Beware the utility that prioritizes its natural gas business over its electricity business.

There is no way we win this war without the utilities. We need them to deliver three to four times the amount of electricity they do today. They are perfectly poised to be a giant participant in our clean-energy future.

Utilities should be the natural leaders in this project, as they already have five valuable characteristics (thanks to Hal Harvey for pointing this out): 100 percent market penetration, 100 percent billing efficacy, 100 percent knowledge of how we use electricity today (if they want to know it), access to low-cost capital, and an incredible local workforce in every zip code.

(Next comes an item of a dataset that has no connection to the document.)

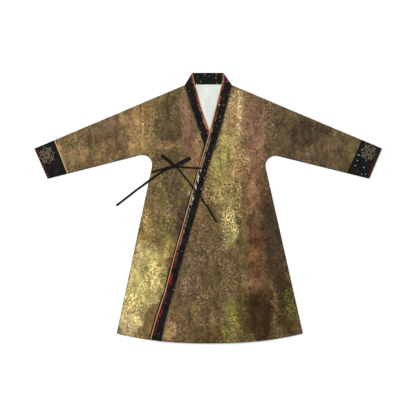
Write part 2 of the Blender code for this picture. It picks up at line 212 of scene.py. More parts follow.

Beware the utility that prioritizes its natural gas business over its electricity business. If you really want to make a difference, get yourself elected to the board of your state’s utility commission and steer it in the right direction.

“Electrify” principally concerns itself with the approximately 85 percent of greenhouse-gas emissions related to the U.S. energy system. They are the overwhelming majority of our emissions. The other emissions come from the agricultural sector, land use, and forestry, and industrial non-energy-use emissions.

If we undertook the mobilization to address climate change as suggested in this book, this would also address much of the industrial non-energy emissions and a little of the other two, as well.

Decarbonizing our energy supply is 85 percent of what we need to do. For the other 15 percent, people are successfully making and selling synthetic meats, creating pathways to cooling without terrible refrigerant emissions, and working on steel production with hydrogen and aluminum without CO2. I have to believe that if we commit to the 85 percent, the smart and passionate people working on the other 15 percent will do their part, too.

What About Growing Trees?

Yes, we should — at least a trillion. Grab a shovel!

The best time to plant a tree is 30 years ago. The second-best time to plant a tree is today.

Go plant a tree for your grandkids to climb on. Even better, go plant 30,000.